In a word:Out-standing
Because of censorship problems, this became held up & "merely" Marlon Brando's 2nd movie.
However, the moment you hear him bellow "HEY-Stell-ah!",and the first time you see the 6 ft 13 stone Brando in a t-shirt, your world will change, just as certainly as cinema was never the same again, when movie-goers met these effects for the first time in 1951.
Credit to the others first. The under-rated Karl Malden plays Mr Ordinary with enough force to save being erased by the highly-charged dance of death between Brando & Vivienne Leigh.
Kim Hunter plays Stella, Brando's missus in this. She plays Stella as a sentient and sensitive human being(at least part of the time), so you feel sympathy for her at the end, and after the Brando/Leigh pas-de-deux reaches its inevitable climax, she deserves it.

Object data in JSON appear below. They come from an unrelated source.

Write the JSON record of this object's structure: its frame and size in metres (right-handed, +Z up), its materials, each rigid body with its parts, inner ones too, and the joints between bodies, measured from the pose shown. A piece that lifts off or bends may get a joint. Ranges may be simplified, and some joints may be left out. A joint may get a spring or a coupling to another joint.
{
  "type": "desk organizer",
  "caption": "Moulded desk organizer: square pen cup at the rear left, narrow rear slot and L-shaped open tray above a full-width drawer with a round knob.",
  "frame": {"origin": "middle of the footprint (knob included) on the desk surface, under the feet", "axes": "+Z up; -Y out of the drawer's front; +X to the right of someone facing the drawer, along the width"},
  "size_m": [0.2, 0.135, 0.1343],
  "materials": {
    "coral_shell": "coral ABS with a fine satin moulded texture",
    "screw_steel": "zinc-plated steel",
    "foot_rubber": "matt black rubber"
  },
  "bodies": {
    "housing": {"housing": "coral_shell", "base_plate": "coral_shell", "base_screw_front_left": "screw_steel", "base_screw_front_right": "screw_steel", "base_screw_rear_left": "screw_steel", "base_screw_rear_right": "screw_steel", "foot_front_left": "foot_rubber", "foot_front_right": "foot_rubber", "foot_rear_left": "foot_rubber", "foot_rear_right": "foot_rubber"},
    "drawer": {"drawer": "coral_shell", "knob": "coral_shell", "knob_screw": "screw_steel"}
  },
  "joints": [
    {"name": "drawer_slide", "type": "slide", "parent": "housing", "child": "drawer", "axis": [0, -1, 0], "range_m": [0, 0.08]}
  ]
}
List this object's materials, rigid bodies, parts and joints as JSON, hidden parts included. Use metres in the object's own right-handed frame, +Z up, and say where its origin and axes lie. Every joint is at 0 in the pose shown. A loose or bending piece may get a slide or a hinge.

Vivienne Leigh seems to be have been chosen because somebody remembered she played Southern belle Scarlett O'Hara in Gone With The Wind. Stupid idea;it shouldn't have worked. Of course, it does, as she proceeds to dance teasingly around Brando as Stanley Kowalski, thinking she will dispose of him like any spider with a fly in its' web.
Unfortunately for her, Tennessee Williams wrote this play, so you can guarantee the expected won't happen. Let's just say, she gets it, and you decide for yourself if it's what she asked for, deserved or wanted, or some Williamesque mixture of the three!

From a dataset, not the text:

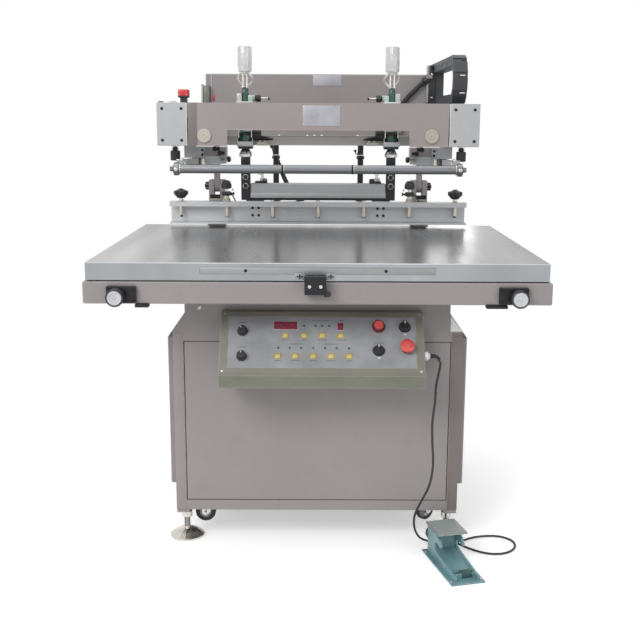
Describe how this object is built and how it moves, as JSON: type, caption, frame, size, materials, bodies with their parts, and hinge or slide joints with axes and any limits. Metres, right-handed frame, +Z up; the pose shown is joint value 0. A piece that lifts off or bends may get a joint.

And that brings us to Brando. Somewhere in the dialogue Blanche(Vivienne Leigh)acidily remarks to Stella that Stanley is some sort of Neanderthal "Millions of years of evolution have just passed him by". In fact, Brando the person was millions of years removed from the animal in Stanley. Most of the time!!
So, to get under the skin of Stanley, and portray him as animal, caveman, normal person being stalked, happily-married man about to be pounced on, someone who could be out of his depth, but doesn't know it, someone about to find out there is a straw about to break the camel's back is no mean effort. Particularly as Brando's performance also colours in about 30 other shades of person between and beyond those mentioned.
You will be physically and emotionally hooked and engaged by Brando from his entrance throughout the remainder of this film. He repeated this effect in so many other films, you know what to say if anyone tries to tell you he wasn't the greatest screen actor ever. Politely tell them to watch a few good movies first, starting here, and then come back when they've grown up.
As the man says:-"We had this date from the beginning, baby", which is one final compelling reason to purchase, I feel.
the new age of acting
Brando in Streetcar portrayed a new kind of acting that had never been seen before. His intensity was real and believable and would come to be known as the "method". Not to be outdone Vivien Leigh more than held her own and he is on record as saying she acted better than him(not sure I agree with that)Karl Malden and Kim Hunter with Leigh won Oscars and deservedly so but Streetcar "is" Brando and if you havent seen it yet and want the feel of New Orleans in the fifties this film is a must.